Warm tone, old-school luxury vibe. It can patina over time, which some people love and others hate (decide which camp you’re in).

Titanium

High strength-to-weight, expensive, subtle flex. Feels like “I don’t need to show off, but I could.”

Finish selection changes how it performs in the wild:

Brushed hides fingerprints and micro-scratches

Polished looks dramatic but shows handling quickly

Matte reads modern and reduces glare under bright open-house lighting

Sandblasted adds grip and a softer visual texture

If you’re adding engraving, deeper etch tends to stay readable longer than surface printing. That’s one of those unglamorous production details that makes the card feel “legit” six months later.

 

 “Eco-friendly metal” sounds contradictory, but…

Metal production has an environmental footprint. No debate there. But durability changes the equation, because longevity reduces replacement frequency. If you hand someone a paper card every time you meet them twice (because the first one got wrecked), you’re doubling waste.

Aluminum and stainless steel also have well-established recycling pathways in most markets, which helps at end-of-life. The more honest sustainability angle is: buy fewer, keep them longer, stop treating business cards like disposable flyers.

That’s the sustainable move, not the marketing label.

 

 A slightly unpopular take on budgeting

Metal cards don’t need to be for everyone on your team.

I’ve watched top-producing agents use metal cards strategically: reserved for high-intent prospects, luxury listings, referral partners, developers, attorneys. Paper (or a simple QR handout) can handle the casual, high-volume interactions.

You don’t win by spending the most.

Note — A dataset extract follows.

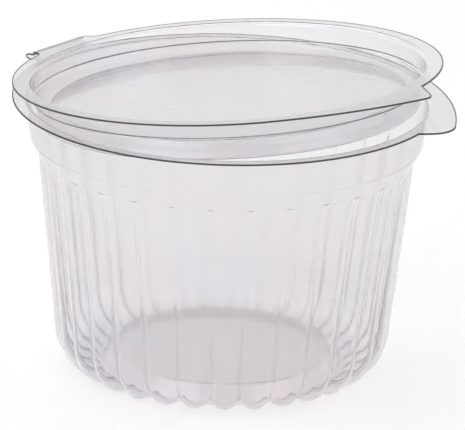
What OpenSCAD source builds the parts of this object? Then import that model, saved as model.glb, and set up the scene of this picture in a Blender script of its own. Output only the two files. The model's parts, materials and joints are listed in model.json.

You win by matching the object to the moment.

 

 Final thought, no pep talk

A metal business card won’t fix weak service, sloppy follow-up, or a thin value proposition.

But if your brand promise is “I’m the person you can trust with a big decision,” then handing someone a card that feels permanent is a surprisingly effective way to make that promise believable before you even get to the pitch.